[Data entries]
# # # #

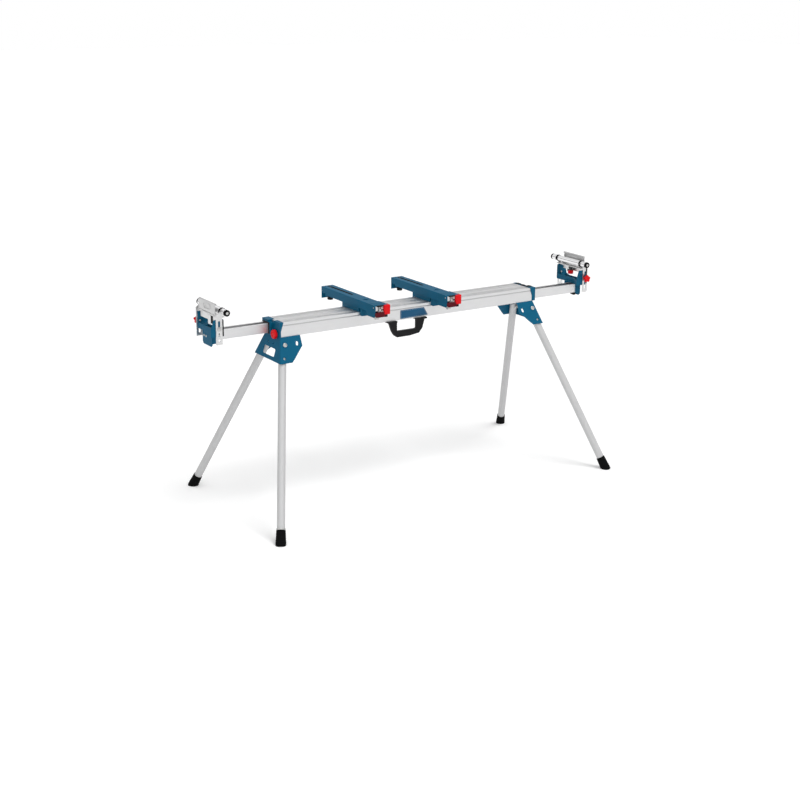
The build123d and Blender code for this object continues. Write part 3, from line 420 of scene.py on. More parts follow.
@dataclass(frozen=True)
class Axis:
    """A place and a direction to build along, with the direction that angle zero points in."""

    start: Triple
    along: Triple
    across: Triple

    def lay(self, radius: Array, angle: Array, height: Array) -> Array:
        """Point = start + across·r·cos a + (along × across)·r·sin a + along·h.

        Args:
            radius: Distances from the axis.
            angle: Angles about it.
            height: Heights along it.

        Returns:
            Array of points with the shape of the three, and 3 more.
        """
        ahead = unit(self.along)
        side = unit(np.asarray(self.across, float) - ahead * np.dot(self.across, ahead))
        other = np.cross(ahead, side)
        radius, angle, height = np.broadcast_arrays(radius, angle, height)
        flat = (radius * np.cos(angle))[..., None] * side + (radius * np.sin(angle))[..., None] * other
        return np.asarray(self.start, float) + flat + height[..., None] * ahead


def turned(
    axis: Axis, profile: Profile, segments: int = ROUND_SEGMENTS, shape: Shape | None = None
) -> Surface:
    """Profile of (radius, height) carried round the axis: P(i, j) = axis at radius r_i·s(r_i, a_j, h_i), angle a_j.

    Args:
        axis: Where it stands.
        profile: Points of radius and height, from one end to the other.
        segments: Steps round the axis.
        shape: Factor on the radius by radius, angle and height, for flutes and lobes.

    Returns:
        The surface, closed where the profile ends at radius 0.
    """
    table = np.asarray(profile, float)
    radius = table[:, 0][:, None]
    height = table[:, 1][:, None]
    angle = around(segments)
    factor = 1.0 if shape is None else shape(radius, angle, height)
    return grid(axis.lay(radius * factor, angle, height), wrap=True)


def ring(axis: Axis, section: Profile) -> Surface:
    """Closed section of (radius, height) carried round the axis, which gives a closed ring."""
    return turned(axis, [*section, section[0]])


def threaded(axis: Axis, radius: float, length: float, pitch: float, depth: float) -> Surface:
    """Screw thread: radius = R − depth·|2·frac(h/pitch − a/2π) − 1|, flat at both ends.

    Args:
        axis: Where the screw starts.
        radius: Its outer radius.
        length: Its length.
        pitch: Distance between turns.
        depth: Depth of the thread.

    Returns:
        The closed surface.
    """
    steps = max(4, int(round(length / pitch)) * 4)
    height = np.linspace(0.0, length, steps + 1)[:, None]
    angle = around(SMALL_SEGMENTS)
    turn = np.mod(height / pitch - angle / TAU, 1.0)
    wall = radius - depth * np.abs(2.0 * turn - 1.0)
    wall[[0, -1]] = radius - depth
    radius_grid = np.vstack([np.zeros_like(wall[:1]), wall, np.zeros_like(wall[:1])])
    height_grid = np.vstack([height[:1], height, height[-1:]])
    return grid(axis.lay(radius_grid, angle, height_grid), wrap=True)


def hexagon(axis: Axis, width: float, start: float, height: float, bore: float = 0.0) -> Surface:
    """Hexagon head: radius = (width/2)/cos of the angle to the nearest flat, its rim cut by a 30° cone.

    Args:
        axis: Where the head stands.
        width: Width across the flats.
        start: Height where it starts.
        height: Its own height.
        bore: Radius of a sunk round socket in its top, 0 for none.

    Returns:
        The closed surface.
    """
    angle = around(MEDIUM_SEGMENTS)
    flat = np.mod(angle + TAU / 12, TAU / 6) - TAU / 12
    outer = width / 2 / np.cos(flat)
    circle = np.full_like(outer, width / 2 * 0.97)
    drop = (outer - circle) * math.tan(math.radians(30.0))
    top = start + height
    zero = np.zeros_like(outer)
    radius = [zero, circle, outer, outer, circle]
    level = [zero + start, zero + start, start + drop, top - drop, zero + top]
    if bore > 0.0:
        radius += [zero + bore, zero + bore * 0.9, zero]
        level += [zero + top, zero + top - height * 0.5, zero + top - height * 0.5]
    else:
        radius.append(zero)
        level.append(zero + top)
    return grid(axis.lay(np.vstack(radius), angle, np.vstack(level)), wrap=True)


def cross_head(axis: Axis, radius: float, height: float) -> Surface:
    """Pan head with a cross recess: h = dome(r) − depth where |x| or |y| is under half the slot's width.

    Args:
        axis: Where the head sits, pointing out of it.
        radius: Its radius.
        height: Its height.

    Returns:
        The closed surface.
    """
    shares = np.array([0.0, 0.1, 0.16, 0.22, 0.3, 0.4, 0.5, 0.56, 0.62, 0.72, 0.84, 0.93, 0.98, 1.0])
    angle = around(ROUND_SEGMENTS)
    reach = shares[:, None]
    dome = height * (0.45 + 0.55 * np.sqrt(np.clip(1.0 - reach**3, 0.0, 1.0)))
    near = np.minimum(np.abs(reach * np.sin(angle)), np.abs(reach * np.cos(angle)))
    cut = np.clip((0.13 - near) / 0.05, 0.0, 1.0) * np.clip((0.6 - reach) / 0.06, 0.0, 1.0)
    level = dome - 0.55 * height * cut
    zero = np.zeros_like(level[:1])
    radius_grid = np.vstack([reach * radius + zero, zero + radius, zero])
    height_grid = np.vstack([level, zero, zero])
    return grid(axis.lay(radius_grid, angle, height_grid), wrap=True)


def rounded_outline(corners: Profile, radius: float, steps: int = 6) -> Array:
    """Outline with each corner turned on an arc that touches both of its sides.

    Args:
        corners: Corners in order.
        radius: Radius of the arcs.
        steps: Points on each arc.

    Returns:
        Array of n by 2 points.
    """
    corner = np.asarray(corners, float)
    before = np.roll(corner, 1, axis=0) - corner
    after = np.roll(corner, -1, axis=0) - corner
    before /= np.linalg.norm(before, axis=1, keepdims=True)
    after /= np.linalg.norm(after, axis=1, keepdims=True)
    half = np.arccos(np.clip(np.sum(before * after, axis=1), -1.0, 1.0)) / 2
    middle = before + after
    middle /= np.linalg.norm(middle, axis=1, keepdims=True)
    centre = corner + middle * (radius / np.sin(half))[:, None]
    touch = (radius / np.tan(half))[:, None]
    first = corner + before * touch - centre
    last = corner + after * touch - centre
    start = np.arctan2(first[:, 1], first[:, 0])
    sweep = np.mod(np.arctan2(last[:, 1], last[:, 0]) - start + math.pi, TAU) - math.pi
    angle = start[:, None] + sweep[:, None] * np.linspace(0.0, 1.0, steps)[None, :]
    arc = centre[:, None, :] + radius * np.stack([np.cos(angle), np.sin(angle)], axis=-1)
    return arc.reshape(-1, 2)


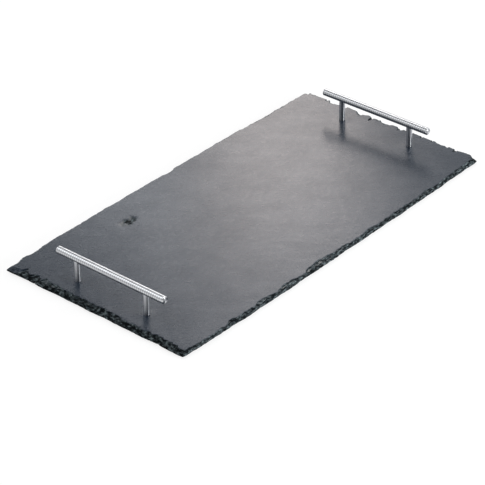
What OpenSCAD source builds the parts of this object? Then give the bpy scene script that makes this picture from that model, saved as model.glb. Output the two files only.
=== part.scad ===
// Slate serving board with two steel bar handles.
// Millimetres, +Z up, the board's length along X. The origin is on the table, under the middle of the board.

/* [Slate] */
// Length of the slate at its lower outline, along X
slate_l = 500; // [300:5:700]
// Width of the slate at its lower outline, along Y
slate_w = 254; // [160:2:400]
// Thickness of the slate
slate_t = 5; // [4:0.5:10]

/* [Dressed edges] */
// Set-back of the bevel along the front
front_bevel = 2.6; // [0.5:0.1:6]
// Set-back of the bevel along the back
back_bevel = 0.5; // [0.5:0.1:6]
// Set-back of the bevel at the left end
left_bevel = 2.8; // [0.5:0.1:6]
// Set-back of the bevel at the right end
right_bevel = 0.9; // [0.5:0.1:6]
// Depth of the deepest flake scar behind the bevel
scar_depth = 10; // [0:0.5:16]
// Half the length of the longest flake scar
scar_reach = 24; // [6:1:40]
// Distance from one flake scar to the next
scar_pitch = 7; // [4:0.5:20]
// Roughness of the broken stone
stone_jag = 0.45; // [0:0.05:1]
// Distance by which the long sides draw in at the corners
side_draw = 3; // [0:0.1:6]
// Depth of the slow waves in the outline
edge_wave = 1; // [0:0.1:2]
// Length of the slow waves in the outline
wave_l = 64; // [30:2:120]
// Distance by which a corner's tip is knocked off
corner_blunt = 1.3; // [0:0.1:3]
// Length of side that a knocked-off corner takes
corner_reach = 6; // [2:0.5:12]
// Distance between the points that shape the edges
edge_step = 2.8; // [2.4:0.2:12]

/* [Handles] */
// Diameter of the bar
bar_d = 8.4; // [6:0.2:14]
// Length of the bar
bar_l = 150; // [110:2:240]
// Chamfer on the bar's ends
bar_chamfer = 0.9; // [0.2:0.1:2]
// Diameter of a post
post_d = 7; // [6:0.2:12]
// Distance between a handle's two posts
post_spacing = 97; // [60:1:160]
// Height of the bar's axis above the slate
bar_rise = 28; // [22:0.5:50]
// Distance from the slate's end to the posts' axes
handle_inset = 29; // [16:1:60]

/* [Fastenings] */
// Outer diameter of the threads
thread_d = 4; // [3:0.5:5]
// Length of screw held in a post
screw_grip = 7.5; // [5:0.5:9]
// Length of stud held in a post
stud_grip = 6.5; // [4:0.5:8]
// Diameter of the screw's pan head
head_d = 7.8; // [6.5:0.1:10]
// Height of the screw's pan head
head_h = 2.4; // [1.6:0.1:3]
// Outer diameter of a washer
washer_d = 9; // [8:0.2:12]
// Thickness of a washer
washer_t = 0.8; // [0.5:0.1:1.5]
// Depth of the round recess over a screw, in the slate's underside
recess_h = 1.6; // [0.5:0.1:2.5]

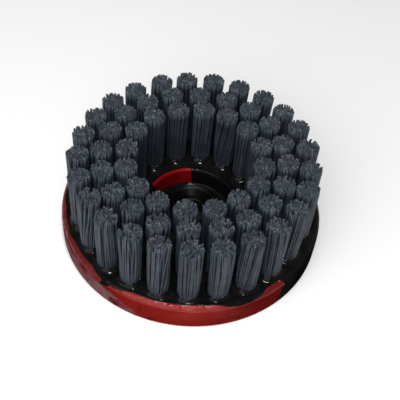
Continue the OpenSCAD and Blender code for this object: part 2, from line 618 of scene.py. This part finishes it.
def sleeve_point(reach, offset):
    """(r, z) on the sleeve's rim, the well's wall, its fillet or its floor, as lip_point."""
    if reach < SLEEVE_BEND:
        bend_rad = math.radians(RIM_CONTACT) + reach / (SLEEVE / 2)
        rim = SLEEVE / 2 + offset
        return SLEEVE_MID + rim * math.cos(bend_rad), SLEEVE_Z + rim * math.sin(bend_rad)
    down = reach - SLEEVE_BEND
    if down < WELL_DROP:
        return WELL_R - offset, SLEEVE_Z - down
    along = down - WELL_DROP
    bend_rad = along / WELL_FILLET
    if bend_rad < math.pi / 2:
        fillet = WELL_FILLET - offset
        return (WELL_R - WELL_FILLET + fillet * math.cos(bend_rad),
                FLOOR_Z + WELL_FILLET - fillet * math.sin(bend_rad))
    return WELL_R - WELL_FILLET * (1 - math.pi / 2) - along, FLOOR_Z + offset


def turned_by(azimuth, start):
    """Degrees from start anticlockwise to azimuth, from 0 to 360."""
    return (azimuth - start) % 360


def window(azimuth, span, softness):
    """1 inside the span of azimuths, 0 outside, with a ramp of that many degrees."""
    width = turned_by(span[1], span[0])
    inside = turned_by(azimuth, span[0])
    depth = min(inside, width - inside) if inside < width else -min(inside - width, 360 - inside)
    return min(1.0, max(0.0, 0.5 + depth / softness))


def lip_reach(azimuth_rad):
    """How far the film reaches over the lip at an azimuth."""
    azimuth = math.degrees(azimuth_rad)
    ragged = azimuth + ring_noise(azimuth_rad, 9, seed=2.2) + 0.5 * ring_noise(azimuth_rad, 40, seed=5.5)
    short = 0.35 + 0.3 * ring_noise(azimuth_rad, 6, seed=9.1) + 0.2 * ring_noise(azimuth_rad, 30, seed=1.3)
    for middle, half, reach in TONGUES:
        away = min(1.0, abs((ragged - middle + 180) % 360 - 180) / half)
        short += reach * (1 - away ** 3) ** 2
    short = max(0.15, short)
    full = LIP_FULL + min(0.0, 1.2 * ring_noise(azimuth_rad, 6, seed=4.4))
    return short + (full - short) * window(ragged, OUTSIDE_BLACK, 1.5)


def sleeve_reach(azimuth_rad):
    """How far the film reaches over the sleeve into the well at an azimuth."""
    ragged = math.degrees(azimuth_rad) + 1.2 * ring_noise(azimuth_rad, 8, seed=6.2)
    short = 0.5 + 0.2 * ring_noise(azimuth_rad, 6, seed=8.8)
    return short + (SLEEVE_FULL - short) * window(ragged, WELL_BLACK, 2.0)


def tuft_seed(i):
    return random.Random(1000 + i)


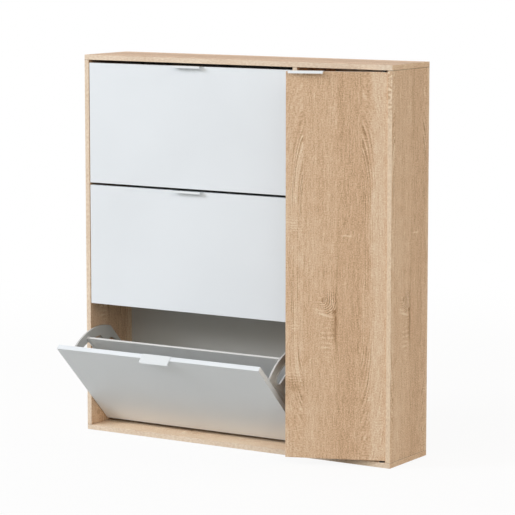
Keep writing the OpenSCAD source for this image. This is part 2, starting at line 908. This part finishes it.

# # # #

Exercise prompt:
What you return should be the lines from the start of the data through the line with "a + along·h.", quoted exactly and nothing more.

Finished exercise:
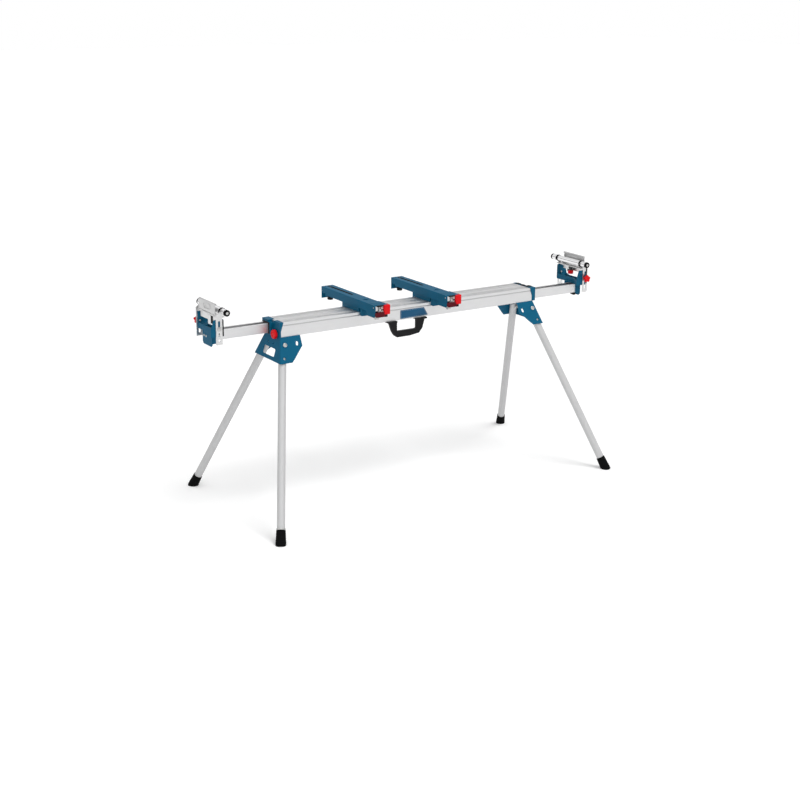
The build123d and Blender code for this object continues. Write part 3, from line 420 of scene.py on. More parts follow.
@dataclass(frozen=True)
class Axis:
    """A place and a direction to build along, with the direction that angle zero points in."""

    start: Triple
    along: Triple
    across: Triple

    def lay(self, radius: Array, angle: Array, height: Array) -> Array:
        """Point = start + across·r·cos a + (along × across)·r·sin a + along·h.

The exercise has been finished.